Data excerpt —

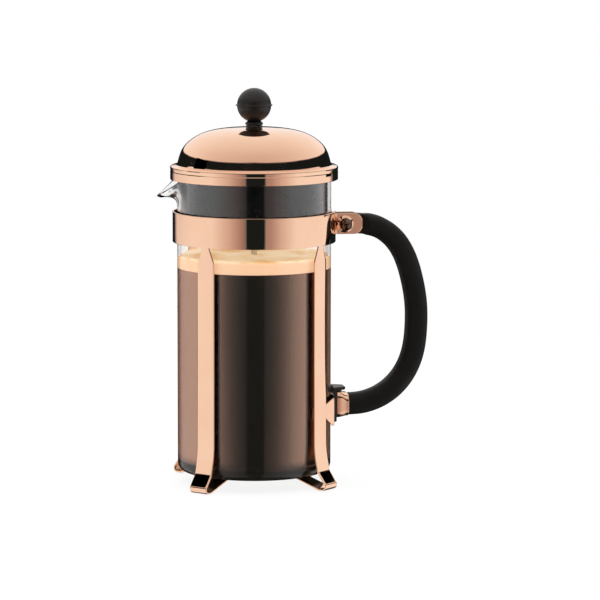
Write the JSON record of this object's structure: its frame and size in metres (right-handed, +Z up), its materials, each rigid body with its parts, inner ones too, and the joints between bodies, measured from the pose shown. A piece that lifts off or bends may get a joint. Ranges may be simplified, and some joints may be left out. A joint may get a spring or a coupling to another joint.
{
  "type": "coffee press",
  "caption": "Glass coffee press in a clamped copper frame with folded feet, a bent black handle, a domed lid and a ball-topped filter plunger.",
  "frame": {"origin": "on the beaker's axis, in the plane the four feet stand on", "axes": "+Z up along the beaker's axis, +X from the axis towards the handle, spout towards -X"},
  "size_m": [0.1713, 0.1048, 0.2472],
  "materials": {
    "copper": "polished copper plate on steel sheet",
    "black_plastic": "satin black moulded plastic",
    "brass": "turned brass",
    "glass": "clear heat-resistant glass",
    "steel": "bright stainless steel"
  },
  "bodies": {
    "frame": {"frame_shell": "copper", "base_plate": "copper", "base_rivet_1": "copper", "base_rivet_2": "copper", "base_rivet_3": "copper", "base_rivet_4": "copper", "handle_bracket": "copper", "handle_foot": "black_plastic", "handle_collar": "copper", "handle": "black_plastic", "clamp_screw": "copper", "clamp_washer": "copper", "clamp_nut": "copper"},
    "glass": {"beaker": "glass"},
    "bush": {"rod_bush": "black_plastic"},
    "lid": {"lid_cover": "copper", "lid_liner": "black_plastic"},
    "plunger": {"knob": "black_plastic", "knob_insert": "brass", "plunger_rod": "steel", "cross_plate": "steel", "filter_mesh": "steel", "spiral_plate": "steel", "edge_spring": "steel", "rod_nut": "steel"}
  },
  "joints": [
    {"name": "beaker_lift", "type": "slide", "parent": "frame", "child": "glass", "axis": [0, 0, 1], "range_m": [0, 0.175]},
    {"name": "lid_lift", "type": "slide", "parent": "glass", "child": "bush", "axis": [0, 0, 1], "range_m": [0, 0.195]},
    {"name": "lid_turn", "type": "hinge", "parent": "bush", "child": "lid", "pos_m": [0, 0, 0.197], "axis": [0, 0, 1], "continuous": true},
    {"name": "plunger_slide", "type": "slide", "parent": "bush", "child": "plunger", "axis": [0, 0, 1], "range_m": [0, 0.13]}
  ]
}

Exercise aim —
Quote each line of the listing above exactly.

Correct response —
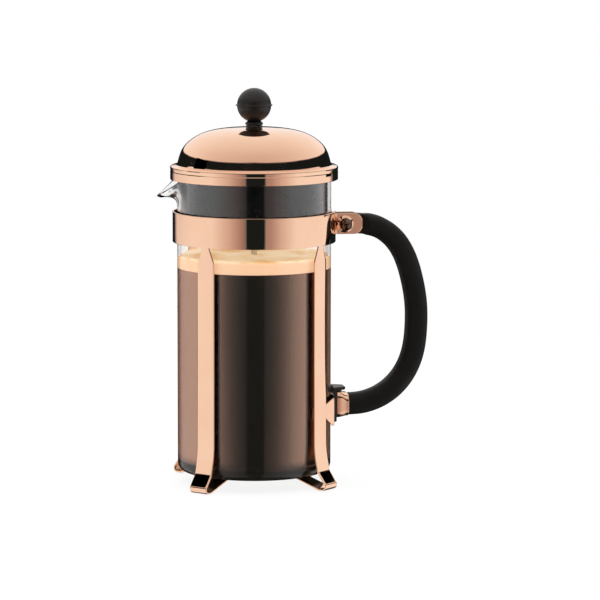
Write the JSON record of this object's structure: its frame and size in metres (right-handed, +Z up), its materials, each rigid body with its parts, inner ones too, and the joints between bodies, measured from the pose shown. A piece that lifts off or bends may get a joint. Ranges may be simplified, and some joints may be left out. A joint may get a spring or a coupling to another joint.
{
  "type": "coffee press",
  "caption": "Glass coffee press in a clamped copper frame with folded feet, a bent black handle, a domed lid and a ball-topped filter plunger.",
  "frame": {"origin": "on the beaker's axis, in the plane the four feet stand on", "axes": "+Z up along the beaker's axis, +X from the axis towards the handle, spout towards -X"},
  "size_m": [0.1713, 0.1048, 0.2472],
  "materials": {
    "copper": "polished copper plate on steel sheet",
    "black_plastic": "satin black moulded plastic",
    "brass": "turned brass",
    "glass": "clear heat-resistant glass",
    "steel": "bright stainless steel"
  },
  "bodies": {
    "frame": {"frame_shell": "copper", "base_plate": "copper", "base_rivet_1": "copper", "base_rivet_2": "copper", "base_rivet_3": "copper", "base_rivet_4": "copper", "handle_bracket": "copper", "handle_foot": "black_plastic", "handle_collar": "copper", "handle": "black_plastic", "clamp_screw": "copper", "clamp_washer": "copper", "clamp_nut": "copper"},
    "glass": {"beaker": "glass"},
    "bush": {"rod_bush": "black_plastic"},
    "lid": {"lid_cover": "copper", "lid_liner": "black_plastic"},
    "plunger": {"knob": "black_plastic", "knob_insert": "brass", "plunger_rod": "steel", "cross_plate": "steel", "filter_mesh": "steel", "spiral_plate": "steel", "edge_spring": "steel", "rod_nut": "steel"}
  },
  "joints": [
    {"name": "beaker_lift", "type": "slide", "parent": "frame", "child": "glass", "axis": [0, 0, 1], "range_m": [0, 0.175]},
    {"name": "lid_lift", "type": "slide", "parent": "glass", "child": "bush", "axis": [0, 0, 1], "range_m": [0, 0.195]},
    {"name": "lid_turn", "type": "hinge", "parent": "bush", "child": "lid", "pos_m": [0, 0, 0.197], "axis": [0, 0, 1], "continuous": true},
    {"name": "plunger_slide", "type": "slide", "parent": "bush", "child": "plunger", "axis": [0, 0, 1], "range_m": [0, 0.13]}
  ]
}